The organization began as the brainchild of Deb Tock, who at first asked Dave Bossert who handled Dwight’s Love Box program, which started in 1975, to do a similar program for presents instead of just food at Christmastime.

“I admired Dave Bossert at the Dwight United Methodist Church,” she said. “He and his Sunday School class started Love Boxes.”

She said if the family could not afford food at Christmastime, they especially could not afford gifts for their children.

“Dave wisely said he didn’t think a project like that was for Love Boxes, but it was a good separate project,” Tock explained.

She tried to entice Bossert into the project off and on for two consecutive years but kept receiving the same answer.

On the Christmas soon after Deb and Steve’s daughter Kate was born in the fall of 1991, Deb was in the hospital (on an unrelated medical matter), and was unable to come home until Christmas day.

She said she had a lot of time to think while she lay there in the hospital during the holidays.

“I was released at 4:30 p.m. Christmas day,” she said. “This gave me a taste of people who don’t all have good Christmases.”

She said she would think about her late mother, Betty Weiss of Litchfield, who would regale her of stories of growing up poor, and being so appreciative of anything for Christmas.

“She was thrilled to get a dime and an orange,” Tock said.

She said her mother always made Christmas a nice tradition at her home, since she grew up without so much. So the next year, Deb and her husband Steve set out to do Christmas for Kids for the Christmas of 1992, a quarter of a century ago.

At that time, they attended church at the First Congregational Church of Christ in Dwight. The program has since moved to the Dwight United Methodist Church and works separately, but in cooperation with the Love Box program.

The first year she had about a dozen church and community members helping out, raising funds, shopping for gifts, and wrapping and delivering them to families in need.

At that time, the fledgling organization was able to muster enough funds to spend $25 per child (now more than twice that much). About 50 children were served that year.

The program is serving 51 families this year, 124 children, she said.

“We would buy a toy, a sleeping blanket and sleeping bag,” she said about the first year.

“Some people we delivered to were using ovens to keep warm, with everyone huddled in the kitchen,” she said.

The next year, she reached out to similar programs to gain knowledge of how to better operate such a program.

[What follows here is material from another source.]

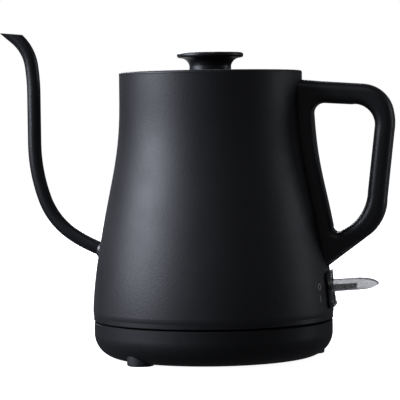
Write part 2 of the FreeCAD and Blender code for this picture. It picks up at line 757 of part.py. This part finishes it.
def switch_bezel():
    """The smoked plate over the frame: it follows the kettle's curve and flares at its foot."""
    bottom, top = BEZEL_Z
    lip = (77.3, bottom + 0.6)
    crown = (74.6, top)
    edges = [curve((crown, (75.2, 46.0), (76.0, 38.5), lip))]
    edges += lines(lip, (76.9, bottom), (60, bottom), (60, top), crown)
    plate = revolve(edges).common(front_box((50, 90), BEZEL_HALF, BEZEL_Z))
    flange = plate.cut(shell_grown(FRAME_PROUD, 20, 80))
    plug_z = (WINDOW_Z[0] + 0.2, WINDOW_Z[1] - 0.2)
    plug = plate.common(front_box((70.8, 90), WINDOW_HALF - 0.2, plug_z))
    slot = front_box((60, 90), LEVER_HALF + 0.35, SLOT_Z)
    return flange.fuse(plug).cut(slot).removeSplitter()


def lever_outline():
    """Side outline of the paddle, from its neck inside the slot to the round tip."""
    root_x, root_bottom, root_top = LEVER_ROOT
    nose_top = (91.3, 49.0)
    nose_bottom = (91.3, 42.2)
    nose = (nose_bottom, (97.9, 43.0), (101.4, 44.2), (LEVER_NOSE_X, 45.8),
            (101.4, 47.3), (97.9, 48.4), nose_top)
    edges = lines((root_x, root_bottom), nose_bottom)
    edges.append(curve(nose))
    edges += lines(nose_top, (root_x, root_top), (root_x, root_bottom))
    return edges


def lever_paddle():
    """The thumb paddle: round in plan, solid at its nose, hollow below with one long rib."""
    plan = front_box((60, LEVER_NOSE_X), LEVER_HALF, (30, 60))
    front = [e for e in plan.Edges if e.BoundBox.XMin > LEVER_NOSE_X - 0.1 and e.BoundBox.ZLength > 20]
    paddle = slab(lever_outline(), LEVER_HALF).common(plan.makeFillet(LEVER_HALF - 0.4, front))
    x0, x1 = LEVER_HOLLOW_X
    underside = slab(lines((x0, 30), (x0, 44.9), (x1, 46.0), (x1, 30), (x0, 30)), LEVER_HALF - LEVER_WALL)
    long_rib = front_box((70, 100), 0.5, (30, 60))
    return paddle.cut(underside.cut(long_rib))


def switch_lever():
    """Paddle, curved shield, arm, hub and tail of the rocker, moulded in one piece."""
    x, z = PIVOT
    root_x, root_bottom, root_top = LEVER_ROOT
    hub = pivot_rod(4.0, SHIELD_HALF)
    arm = front_box((x, root_x + 0.6), 4, (z + 0.2, z + 5.6))
    tail = front_box((x - 10, x), 3, (z - 1.3, z + 1.3))
    low, high = SHIELD_REACH
    wedge = slab(lines((x, z), (x + 40, z + low), (x + 40, z + high), (x, z)), SHIELD_HALF)
    shield = pivot_rod(SHIELD_R, SHIELD_HALF).cut(pivot_rod(SHIELD_R - SHIELD_THICK, FAR)).common(wedge)
    neck = front_box((root_x, root_x + 1), LEVER_HALF, (root_bottom, root_top))
    lever = union([hub, arm, tail, shield, neck, lever_paddle()])
    return lever.cut(pivot_rod(PIN_R + 0.05, FAR)).removeSplitter()


def lever_pin():
    return pivot_rod(PIN_R, HOUSING_HALF)


def switch_housing():
    """The bracket inside the kettle that carries the lever's pin and the steam disc."""
    under, top = HOUSING_ROOF
    inner = HOUSING_HALF - HOUSING_WALL
    sides = ((-HOUSING_HALF, -inner), (inner, HOUSING_HALF))
    walls = [box((44, 68.5), side, (SHELL_BOTTOM, top)) for side in sides]
    roof = front_box((36, 63), HOUSING_HALF, HOUSING_ROOF)
    sole = front_box((44, 64), HOUSING_HALF, (SHELL_BOTTOM, SHELL_BOTTOM + top - under))
    housing = union(walls + [roof, sole]).cut(pivot_rod(PIN_R, FAR))
    housing = housing.cut(cylinder(STEAM_TUBE_R + 0.9, under - 1, top + 1, STEAM_TUBE_X))
    return housing.cut(ring(67.4, 80, 0, SHELL_BOTTOM + 4.4)).removeSplitter()


def steam_disc():
    """The snap-action bimetal disc below the steam tube."""
    top = HOUSING_ROOF[1]
    return cylinder(6.5, top, top + 0.5, STEAM_TUBE_X)


def switch_contacts():
    """The contact block under the housing's roof, open below for the lever's tail."""
    top = HOUSING_ROOF[0]
    block = front_box((36, 43.6), 6, (top - 3.6, top))
    return block.cut(front_box((38, 41.6), 3, (top - 4, top - 2.6)))


def switch_marks():
    """Off and on symbols printed beside the lever, as thin raised ink."""
    inner, outer = MARK_R
    off = rod(V(60, 0, 0), V(90, 0, 0), outer).cut(rod(V(50, 0, 0), V(95, 0, 0), inner))
    on = front_box((60, 90), MARK_STROKE, (-outer, outer))
    off.translate(V(0, 0, MARK_Z[0]))
    on.translate(V(0, 0, MARK_Z[1]))
    ink = shell_grown(INK_THICK, 30, 52).cut(shell_outside())
    marks = []
    for mark in (off, on):
        mark.rotate(V(0, 0, 0), UP, MARK_ANGLE)
        marks.append(mark.common(ink))
    return group(marks)


def build():
    os.makedirs("parts", exist_ok=True)
    outside = shell_outside()
    inside = vessel_inside()
    bowl = revolve(base_profile(0))
    spout_tube, bore, collar = spout_parts(outside)
    bracket_top, bracket_bottom = handle_brackets(outside)

    save("base_housing", base_housing(bowl))
    save("base_deck", base_deck())
    save("base_screws", base_screws())
    for name, angle in zip(FOOT_NAMES, FOOT_ANGLES):
        save(name, foot(angle, bowl))
    save("contact_tower", contact_tower())
    save("tower_contacts", tower_contacts())
    save("tower_screws", tower_screws())
    save("cord_gland", cord_gland())
    save("terminal_block", terminal_block())
    save("terminal_screws", terminal_screws())
    save("base_leads", base_leads())

    save("body_shell", body_shell(bore, window_cut()))
    save("mouth_ring", mouth_ring(inside))
    save("spout_tube", spout_tube)
    save("spout_collar", collar)
    save("vessel_floor", vessel_floor(inside))
    save("steam_tube", steam_tube())
    save("heat_spreader", heat_spreader())
    save("heating_element", heating_element())
    save("element_leads", element_leads())
    save("floor_studs", floor_studs())
    save("control_body", control_body())
    save("control_screws", control_screws())
    save("dry_boil_disc", dry_boil_disc())
    save("kettle_contacts", kettle_contacts())
    save("bottom_cover", bottom_cover())
    save("bottom_cover_screws", bottom_cover_screws())

    save("handle_grip", handle_grip(outside))
    save("grip_cover", grip_cover())
    save("handle_bracket_top", bracket_top)
    save("handle_bracket_bottom", bracket_bottom)
    save("handle_screws", handle_screws())

    save("switch_frame", switch_frame(outside))
    save("switch_bezel", switch_bezel())
    save("switch_housing", switch_housing())
    save("steam_disc", steam_disc())
    save("switch_contacts", switch_contacts())
    save("switch_marks", switch_marks())
    save("lever_pin", lever_pin())
    save("switch_lever", switch_lever())

    save("lid_cover", lid_cover())
    save("lid_gasket", lid_gasket())
    save("lid_plug", lid_plug())
    save("lid_knob", lid_knob())
    save("knob_screw", knob_screw())


build()
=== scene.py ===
import json
import math

import bpy
from mathutils import Matrix, Vector

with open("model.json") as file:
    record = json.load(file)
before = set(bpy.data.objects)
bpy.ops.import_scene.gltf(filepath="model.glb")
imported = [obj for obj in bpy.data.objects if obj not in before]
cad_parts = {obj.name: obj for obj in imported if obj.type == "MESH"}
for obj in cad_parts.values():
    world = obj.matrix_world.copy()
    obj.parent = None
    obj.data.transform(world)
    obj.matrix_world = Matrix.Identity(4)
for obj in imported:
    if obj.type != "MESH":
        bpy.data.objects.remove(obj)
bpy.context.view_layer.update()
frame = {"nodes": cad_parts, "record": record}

# A gooseneck kettle on its power base.  Metres, +Z up, the frame's own coordinates.
# The CAD nodes keep their meshes.  This script adds their materials, a floor, lamps and a camera.

MM = 0.001

# ---- camera: a long lens, a little above the middle of the kettle; angles in radians ----
VIEW_AZIMUTH = math.radians(10.0)
VIEW_DISTANCE = 1.235
VIEW_HEIGHT = 0.1486
VIEW_PITCH = math.radians(2.361)
VIEW_LATERAL = math.radians(0.348)
VIEW_ROLL = 0.0135
LENS_MM = 178.6
SENSOR_MM = 36.0
CLIP_START = 0.05

# ---- stage and lamps: metres, watts, and azimuths in degrees from the -Y side towards +X ----
FLOOR_RADIUS = 9.0
FLOOR_GREY = 0.86
FLOOR_MOTTLING = 0.01
FLOOR_ROUGHNESS = 0.9
FLOOR_GLOSS = 0.1
FLOOR_GLOW = 0.95
AIM_HEIGHT = 0.1
STUDIO_GREY = (0.082, 0.084, 0.092, 1.0)
KEY_COLOR = (0.82, 0.86, 1.0)
FILL_COLOR = (0.88, 0.92, 1.0)
BACK_COLOR = (0.9, 0.93, 1.0)

# ---- the part of a noise pattern's 0..1 range that its values mostly fill ----
NOISE_LOW = 0.3
NOISE_HIGH = 0.7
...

She connected with Joe Schmitz of the Gardner Exchange Bank who has operated a Grundy County program called Operation St. Nick, that gave gifts to children at Christmastime.

“He gave us a donation and spent a couple of hours talking with us,” she said, and they learned some tricks of the children’s Christmas gift charity trade.

By the third year, Tock had developed the idea to send out a Christmas wish list which included requests for needs, so that the program would not duplicate gifts, was able to buy what a child actually needed, and wanted. All the Dwight banks have savings accounts in the name of the charity so people can donate any time throughout the year.

“That way we’re not buying just a Barbie (doll) for a little girl who’s going to school with no coat,” Tock said. She said many volunteers return with stories delivery day of parents who are in tears, so grateful to have something to give their children.
Over the years, people like Tracey Karstens along with her husband Verlin, have been longtime volunteers, as well as Steve Tock, and Mark and Mary Boma, Steve’s sister and brother-in-law. Daughter Kate joined the charity after she grew older. Now Deb has roughly 35 shoppers and 35 delivery people each year.

For three years, Ginger Connor filled in to coordinate the program for Deb while Deb took a break.

The Paper in Dwight is now the headquarters for the program, where people can call during business hours, or leave messages and get responses to questions or concerns quickly.

“It’s great that I have the money and the volunteers,” Deb said. “The Dwight community has been just awesome. Dwight is really a wonderful community.”